## Extracted data

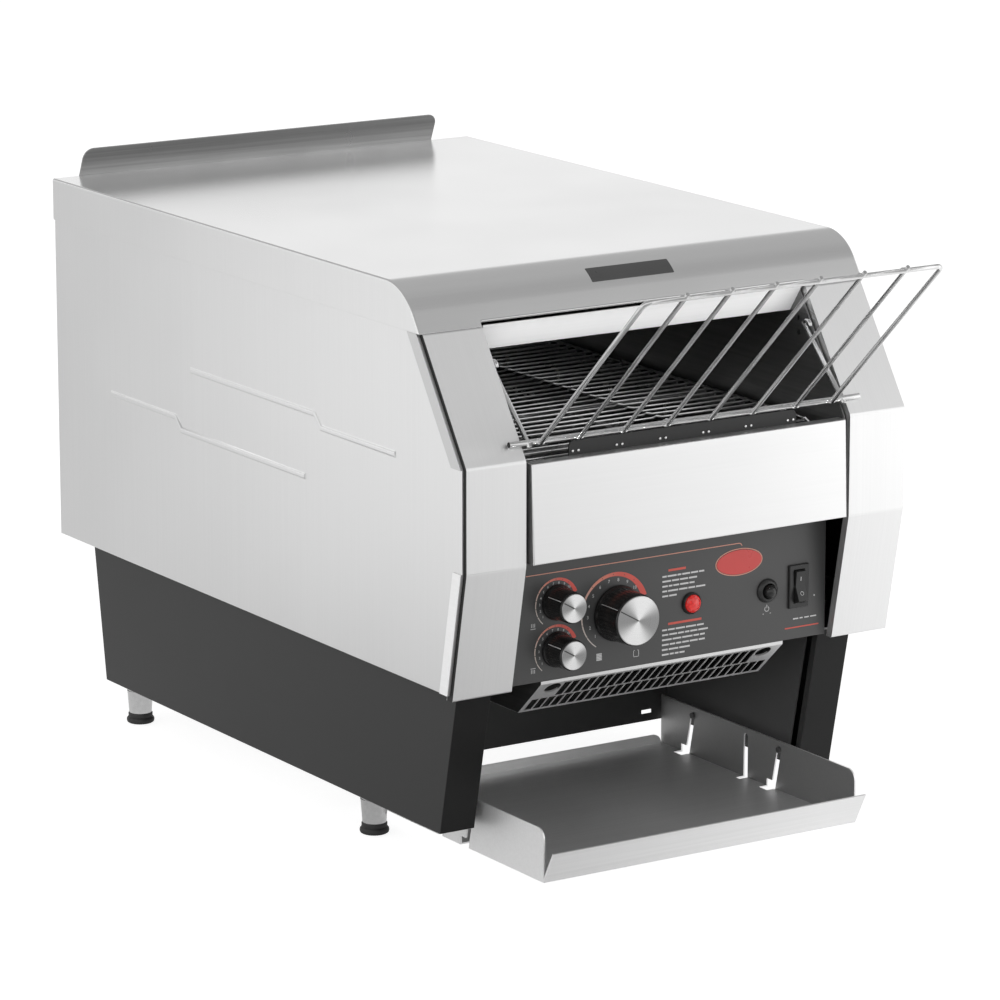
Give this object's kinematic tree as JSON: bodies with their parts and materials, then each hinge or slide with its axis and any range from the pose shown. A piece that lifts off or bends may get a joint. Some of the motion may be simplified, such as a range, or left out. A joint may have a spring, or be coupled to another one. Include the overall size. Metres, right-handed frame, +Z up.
{
  "type": "conveyor toaster",
  "caption": "Counter-top conveyor toaster: a wire rack feeds bread onto a belt between heaters, and toast slides down a chute into a front tray.",
  "frame": {"origin": "centre of the bounding box, at the height of the foot pads' undersides on the counter", "axes": "+Z up, -Y towards the user and the rack, +X to the right seen from the front"},
  "size_m": [0.368, 0.6978, 0.4325],
  "materials": {
    "casing_steel": "fine brushed",
    "dark_steel": "heat-darkened",
    "black_paint": "satin",
    "black_enamel": "satin",
    "wire_chrome": "bright",
    "belt_steel": "bright wire",
    "heater_sheath": "heat-tinted",
    "ceramic": "glazed",
    "shaft_steel": "turned",
    "sprocket_steel": "machined",
    "bronze": "sintered",
    "motor_paint": "satin",
    "black_plastic": "matt",
    "knob_plastic": "semi-gloss",
    "red_lens": "clear",
    "face_aluminium": "spun",
    "grey_plastic": "matt",
    "pad_rubber": "matt"
  },
  "bodies": {
    "housing": {"top_cover": "casing_steel", "rear_deflector": "dark_steel", "side_panel_left": "casing_steel", "side_panel_right": "casing_steel", "corner_trim_left": "casing_steel", "corner_trim_right": "casing_steel", "opening_strip": "casing_steel", "front_panel": "casing_steel", "guard_strip": "black_enamel", "inner_plate_left": "dark_steel", "inner_plate_right": "dark_steel", "chassis_pan": "casing_steel", "rear_panel": "casing_steel", "rear_guide": "casing_steel", "discharge_chute": "casing_steel", "tunnel_roof": "dark_steel", "upper_heaters": "heater_sheath", "lower_heaters": "heater_sheath", "heater_bushes": "ceramic", "shaft_bearings": "bronze", "conveyor_belt": "belt_steel", "belt_rails": "belt_steel", "gear_motor": "motor_paint", "motor_bracket": "casing_steel", "drive_chain": "sprocket_steel", "fan_frame": "black_plastic", "control_panel": "black_paint", "control_box": "casing_steel", "regulators": "grey_plastic", "indicator_bezel": "black_plastic", "indicator_lens": "red_lens", "button_bezel": "black_plastic", "switch_bezel": "black_plastic", "grille_box": "dark_steel", "base_side_left": "black_paint", "base_side_right": "black_paint", "base_liners": "black_paint", "base_cross_panel": "black_paint", "base_rear_panel": "black_paint", "feet": "casing_steel", "foot_pads": "pad_rubber", "power_inlet": "black_plastic", "screws": "shaft_steel"},
    "rack": {"loading_rack": "wire_chrome"},
    "tray": {"collector_tray": "casing_steel"},
    "knob_upper": {"knob_upper": "knob_plastic", "knob_upper_face": "face_aluminium"},
    "knob_lower": {"knob_lower": "knob_plastic", "knob_lower_face": "face_aluminium"},
    "knob_main": {"knob_main": "knob_plastic", "knob_main_face": "face_aluminium"},
    "button": {"push_button": "black_plastic"},
    "rocker": {"rocker_switch": "black_plastic"},
    "drive": {"drive_shaft": "shaft_steel", "drive_sprockets": "sprocket_steel", "chain_sprocket": "sprocket_steel"},
    "idler": {"front_shaft": "shaft_steel", "front_sprockets": "sprocket_steel"},
    "motor_output": {"motor_sprocket": "sprocket_steel"},
    "fan": {"fan_rotor": "black_plastic"}
  },
  "joints": [
    {"name": "rack_swing", "type": "hinge", "parent": "housing", "child": "rack", "pos_m": [0, -0.17661, 0.354], "axis": [-1, 0, 0], "range_deg": [0, 75]},
    {"name": "tray_lift", "type": "slide", "parent": "housing", "child": "tray", "axis": [0, -0.2183, 0.9759], "range_m": [0, 0.024]},
    {"name": "knob_upper_turn", "type": "hinge", "parent": "housing", "child": "knob_upper", "pos_m": [-0.093, -0.20111, 0.19], "axis": [0, 1, 0], "range_deg": [0, 270]},
    {"name": "knob_lower_turn", "type": "hinge", "parent": "housing", "child": "knob_lower", "pos_m": [-0.093, -0.20111, 0.157], "axis": [0, 1, 0], "range_deg": [0, 270]},
    {"name": "knob_main_turn", "type": "hinge", "parent": "housing", "child": "knob_main", "pos_m": [-0.0432, -0.20111, 0.1753], "axis": [0, 1, 0], "range_deg": [0, 270]},
    {"name": "button_press", "type": "slide", "parent": "housing", "child": "button", "axis": [0, 1, 0], "range_m": [0, 0.003], "stiffness_N_per_m": 300},
    {"name": "rocker_rock", "type": "hinge", "parent": "housing", "child": "rocker", "pos_m": [0.109, -0.20211, 0.1738], "axis": [1, 0, 0], "range_deg": [0, 18]},
    {"name": "drive_spin", "type": "hinge", "parent": "housing", "child": "drive", "pos_m": [0, 0.2439, 0.266], "axis": [-1, 0, 0], "continuous": true},
    {"name": "idler_spin", "type": "hinge", "parent": "housing", "child": "idler", "pos_m": [0, -0.1821, 0.266], "axis": [-1, 0, 0], "continuous": true},
    {"name": "motor_spin", "type": "hinge", "parent": "housing", "child": "motor_output", "pos_m": [0.1472, 0.1539, 0.225], "axis": [-1, 0, 0], "continuous": true},
    {"name": "fan_spin", "type": "hinge", "parent": "housing", "child": "fan", "pos_m": [0.088, 0.3337, 0.196], "axis": [0, 1, 0], "continuous": true}
  ],
  "couplings": [
    {"joint": "idler_spin", "follows": "drive_spin", "ratio": 1},
    {"joint": "motor_spin", "follows": "drive_spin", "ratio": 2}
  ]
}
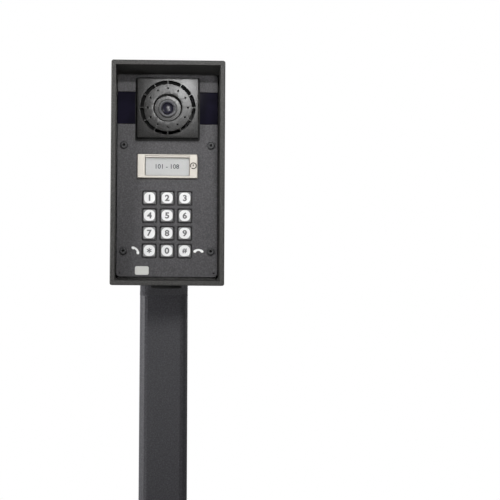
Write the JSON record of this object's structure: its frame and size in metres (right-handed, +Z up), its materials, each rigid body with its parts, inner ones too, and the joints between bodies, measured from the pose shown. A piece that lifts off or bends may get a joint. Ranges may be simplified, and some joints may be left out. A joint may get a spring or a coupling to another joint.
{
  "type": "gate intercom post",
  "caption": "Goose-neck steel post on a floor plate, carrying an intercom head with a rain hood, a camera and speaker block, a call button and a keypad.",
  "frame": {"origin": "on the ground, at the middle of the whole object's outline seen from above", "axes": "+Z up; the front with the keypad faces -Y; +X is to the right seen from the front"},
  "size_m": [0.2, 0.3726, 1.2],
  "materials": {
    "post_paint": "dark grey powder coat, fine texture",
    "head_paint": "grey powder coat, fine texture",
    "panel_paint": "dark grey powder coat, fine texture",
    "steel": "plated",
    "black_screw": "black oxide",
    "satin_metal": "satin",
    "rubber": "matt",
    "key_plastic": "satin white",
    "smoked_plastic": "gloss, passes infrared",
    "lens_glass": "coated lens",
    "lens_metal": "satin black",
    "light_ring": "satin grey",
    "card": "printed card",
    "clear_plastic": "clear, gloss",
    "board": "circuit board",
    "black_plastic": "satin black"
  },
  "bodies": {
    "post": {"base_plate": "post_paint", "foot_weld": "post_paint", "upright_tube": "post_paint", "sloping_tube": "post_paint", "neck_arm": "post_paint", "mounting_plate": "post_paint", "earth_stud": "steel", "earth_washer": "steel", "earth_nut": "steel", "back_gasket": "rubber", "housing": "head_paint", "cable_entry_plug": "black_plastic", "housing_screw_1": "steel", "housing_screw_2": "steel", "housing_screw_3": "steel", "housing_screw_4": "steel", "panel_gasket": "rubber", "front_panel": "panel_paint", "panel_screw_1": "black_screw", "panel_screw_2": "black_screw", "panel_screw_3": "black_screw", "panel_screw_4": "black_screw", "camera_block": "panel_paint", "camera_barrel": "lens_metal", "camera_light_ring": "light_ring", "camera_lens": "lens_glass", "camera_board": "board", "speaker": "black_plastic", "ir_window_left": "smoked_plastic", "ir_window_right": "smoked_plastic", "ir_board_left": "board", "ir_board_right": "board", "keypad_mat": "rubber", "front_board": "board", "call_switch": "black_plastic", "main_board": "board", "terminal_block": "black_plastic", "microphone_left": "rubber", "microphone_right": "rubber", "tamper_switch": "black_plastic"},
    "call_button": {"call_button": "satin_metal", "label_card": "card", "label_window": "clear_plastic"},
    "key_1": {"key_1": "key_plastic"},
    "key_2": {"key_2": "key_plastic"},
    "key_3": {"key_3": "key_plastic"},
    "key_4": {"key_4": "key_plastic"},
    "key_5": {"key_5": "key_plastic"},
    "key_6": {"key_6": "key_plastic"},
    "key_7": {"key_7": "key_plastic"},
    "key_8": {"key_8": "key_plastic"},
    "key_9": {"key_9": "key_plastic"},
    "key_star": {"key_star": "key_plastic"},
    "key_0": {"key_0": "key_plastic"},
    "key_hash": {"key_hash": "key_plastic"}
  },
  "joints": [
    {"name": "call_button_press", "type": "slide", "parent": "post", "child": "call_button", "axis": [0, 1, 0], "range_m": [0, 0.001], "stiffness_N_per_m": 1500, "springref_m": -0.001},
    {"name": "key_1_press", "type": "slide", "parent": "post", "child": "key_1", "axis": [0, 1, 0], "range_m": [0, 0.001], "stiffness_N_per_m": 800, "springref_m": -0.0005},
    {"name": "key_2_press", "type": "slide", "parent": "post", "child": "key_2", "axis": [0, 1, 0], "range_m": [0, 0.001], "stiffness_N_per_m": 800, "springref_m": -0.0005},
    {"name": "key_3_press", "type": "slide", "parent": "post", "child": "key_3", "axis": [0, 1, 0], "range_m": [0, 0.001], "stiffness_N_per_m": 800, "springref_m": -0.0005},
    {"name": "key_4_press", "type": "slide", "parent": "post", "child": "key_4", "axis": [0, 1, 0], "range_m": [0, 0.001], "stiffness_N_per_m": 800, "springref_m": -0.0005},
    {"name": "key_5_press", "type": "slide", "parent": "post", "child": "key_5", "axis": [0, 1, 0], "range_m": [0, 0.001], "stiffness_N_per_m": 800, "springref_m": -0.0005},
    {"name": "key_6_press", "type": "slide", "parent": "post", "child": "key_6", "axis": [0, 1, 0], "range_m": [0, 0.001], "stiffness_N_per_m": 800, "springref_m": -0.0005},
    {"name": "key_7_press", "type": "slide", "parent": "post", "child": "key_7", "axis": [0, 1, 0], "range_m": [0, 0.001], "stiffness_N_per_m": 800, "springref_m": -0.0005},
    {"name": "key_8_press", "type": "slide", "parent": "post", "child": "key_8", "axis": [0, 1, 0], "range_m": [0, 0.001], "stiffness_N_per_m": 800, "springref_m": -0.0005},
    {"name": "key_9_press", "type": "slide", "parent": "post", "child": "key_9", "axis": [0, 1, 0], "range_m": [0, 0.001], "stiffness_N_per_m": 800, "springref_m": -0.0005},
    {"name": "key_star_press", "type": "slide", "parent": "post", "child": "key_star", "axis": [0, 1, 0], "range_m": [0, 0.001], "stiffness_N_per_m": 800, "springref_m": -0.0005},
    {"name": "key_0_press", "type": "slide", "parent": "post", "child": "key_0", "axis": [0, 1, 0], "range_m": [0, 0.001], "stiffness_N_per_m": 800, "springref_m": -0.0005},
    {"name": "key_hash_press", "type": "slide", "parent": "post", "child": "key_hash", "axis": [0, 1, 0], "range_m": [0, 0.001], "stiffness_N_per_m": 800, "springref_m": -0.0005}
  ]
}
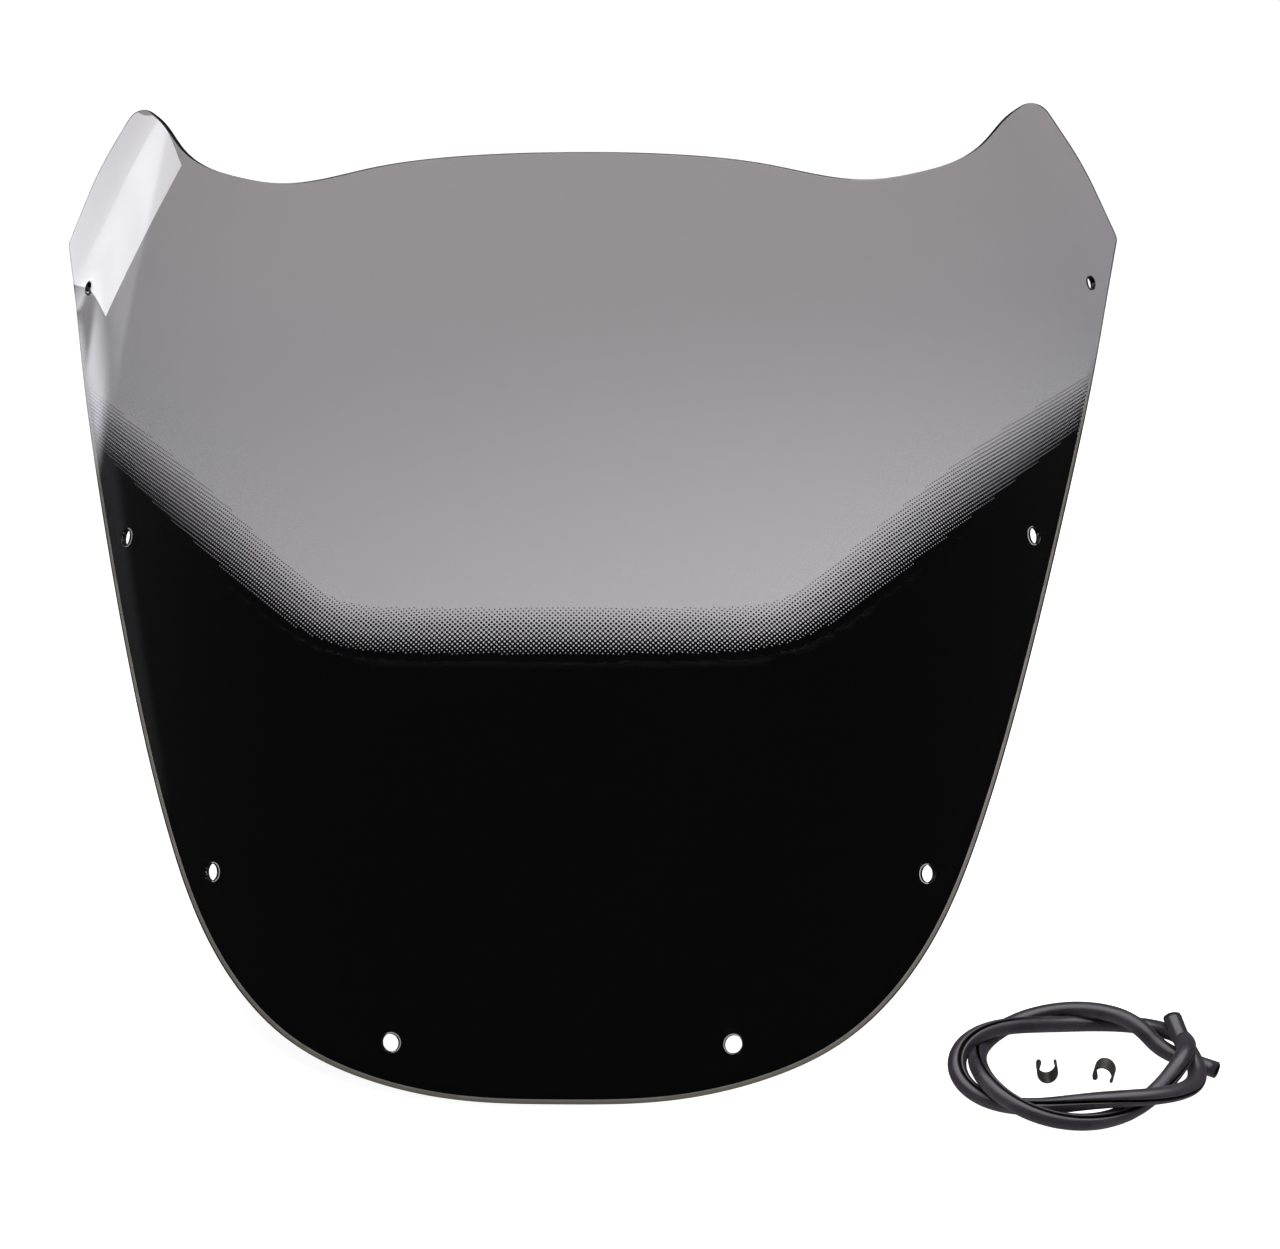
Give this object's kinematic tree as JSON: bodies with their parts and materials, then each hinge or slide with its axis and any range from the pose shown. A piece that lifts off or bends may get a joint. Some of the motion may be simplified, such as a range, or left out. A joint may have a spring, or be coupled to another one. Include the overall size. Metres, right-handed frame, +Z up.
{
  "type": "windshield screen",
  "caption": "Tinted motorcycle windshield screen, double curved with upper side ears, screw holes round its sides, dark inner mask print with a dotted fade, and loose edge trim and clips.",
  "frame": {"origin": "middle of the lower edge of the screen", "axes": "+Z up, +Y toward the rider, +X across the screen; the screen stands at its riding lean"},
  "size_m": [0.5539, 0.4139, 0.3451],
  "materials": {
    "tinted_acrylic": "clear grey tint, polished",
    "ink": "black print seen through the sheet",
    "trim_rubber": "satin",
    "clip_steel": "dark satin"
  },
  "bodies": {
    "screen": {"screen_shell": "tinted_acrylic", "mask_print": "ink"},
    "trim": {"edge_trim_coil": "trim_rubber"},
    "clip_up": {"clip_left": "clip_steel"},
    "clip_down": {"clip_right": "clip_steel"}
  },
  "joints": [
    {"name": "trim_lift", "type": "slide", "parent": "screen", "child": "trim", "axis": [0, 0, 1], "range_m": [0, 0.12]},
    {"name": "clip_left_lift", "type": "slide", "parent": "screen", "child": "clip_up", "axis": [0, 0, 1], "range_m": [0, 0.06]},
    {"name": "clip_right_lift", "type": "slide", "parent": "screen", "child": "clip_down", "axis": [0, 0, 1], "range_m": [0, 0.06]}
  ]
}
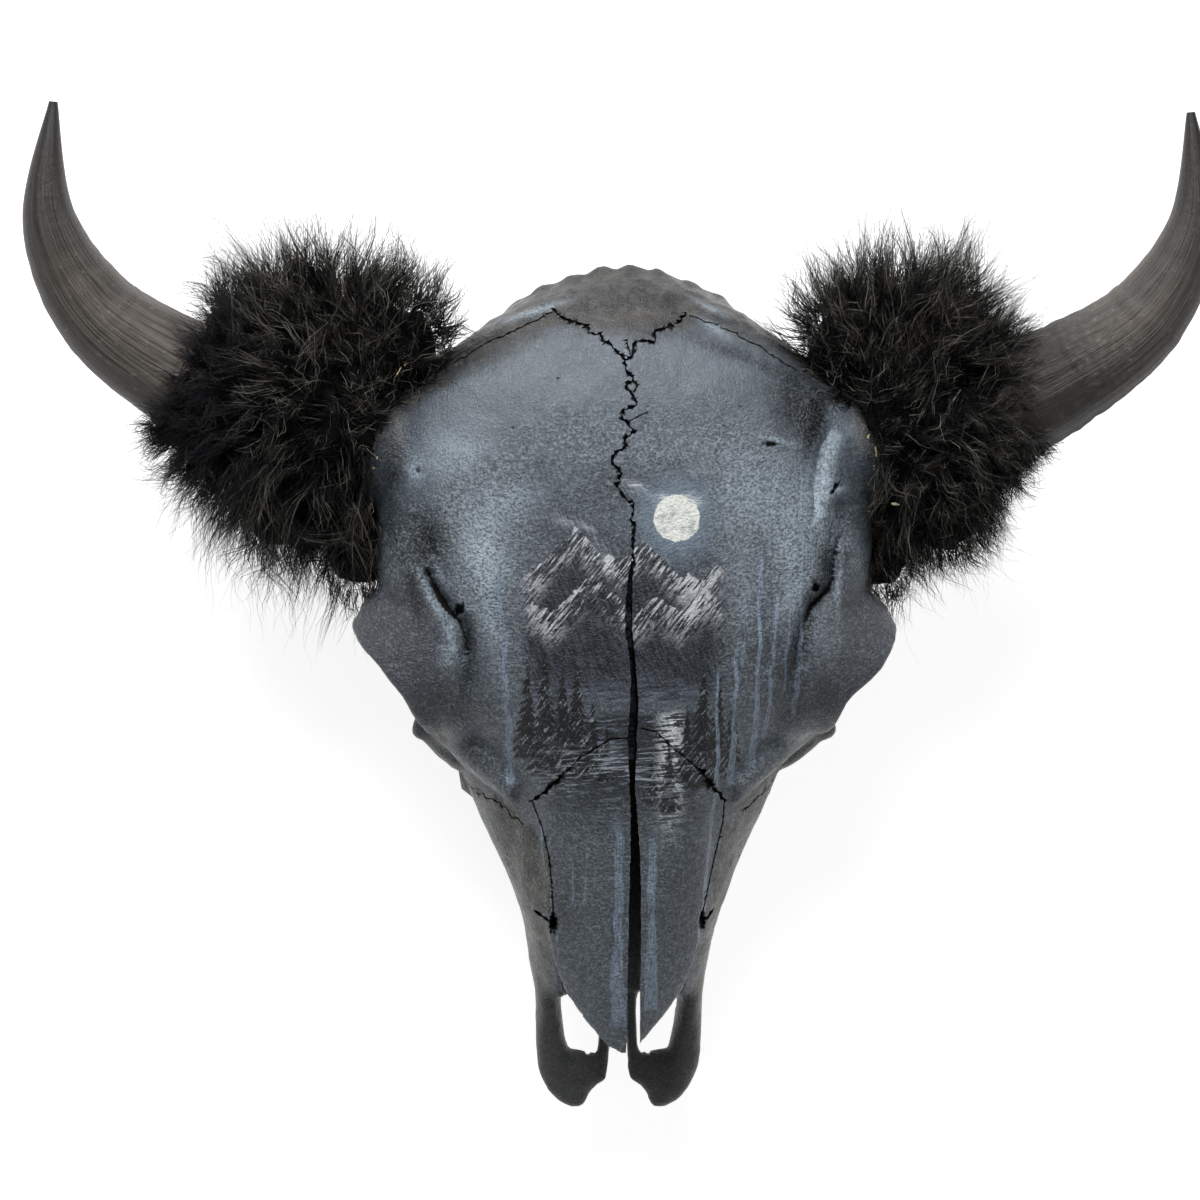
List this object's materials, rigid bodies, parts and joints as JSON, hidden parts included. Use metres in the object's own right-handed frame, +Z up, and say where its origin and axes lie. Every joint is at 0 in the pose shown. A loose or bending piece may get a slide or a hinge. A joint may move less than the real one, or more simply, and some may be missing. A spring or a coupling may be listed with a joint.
{
  "type": "painted bison skull with fur collars on its horns",
  "caption": "Bison skull without its lower jaw, its face painted with a night landscape, with two curved horns, each rising out of a shaggy black fur collar.",
  "frame": {"origin": "bottom centre of the whole piece, at the height of the table that it lies on", "axes": "+X to the skull's right-hand side as seen in the picture, across the horns; +Y towards the crown; +Z up out of the forehead, away from the table"},
  "size_m": [0.68, 0.5949, 0.2408],
  "materials": {
    "painted_bone": "bone painted in satin blue-grey and near-black acrylic, with pale drips",
    "horn_sheath": "weathered fibrous dark horn",
    "black_fur": "long shaggy black-brown hair on hide",
    "tooth": "stained ivory enamel and dentine"
  },
  "bodies": {
    "root": {"skull": "painted_bone", "left_horn": "horn_sheath", "right_horn": "horn_sheath", "left_fur_collar": "black_fur", "right_fur_collar": "black_fur", "left_premolar_2": "tooth", "left_premolar_3": "tooth", "left_premolar_4": "tooth", "left_molar_1": "tooth", "left_molar_2": "tooth", "left_molar_3": "tooth", "right_premolar_2": "tooth", "right_premolar_3": "tooth", "right_premolar_4": "tooth", "right_molar_1": "tooth", "right_molar_2": "tooth", "right_molar_3": "tooth"}
  },
  "joints": []
}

## What you need to do
Look through the records and gather every line containing "rigid".

## Result for this task
Write the JSON record of this object's structure: its frame and size in metres (right-handed, +Z up), its materials, each rigid body with its parts, inner ones too, and the joints between bodies, measured from the pose shown. A piece that lifts off or bends may get a joint. Ranges may be simplified, and some joints may be left out. A joint may get a spring or a coupling to another joint.
List this object's materials, rigid bodies, parts and joints as JSON, hidden parts included. Use metres in the object's own right-handed frame, +Z up, and say where its origin and axes lie. Every joint is at 0 in the pose shown. A loose or bending piece may get a slide or a hinge. A joint may move less than the real one, or more simply, and some may be missing. A spring or a coupling may be listed with a joint.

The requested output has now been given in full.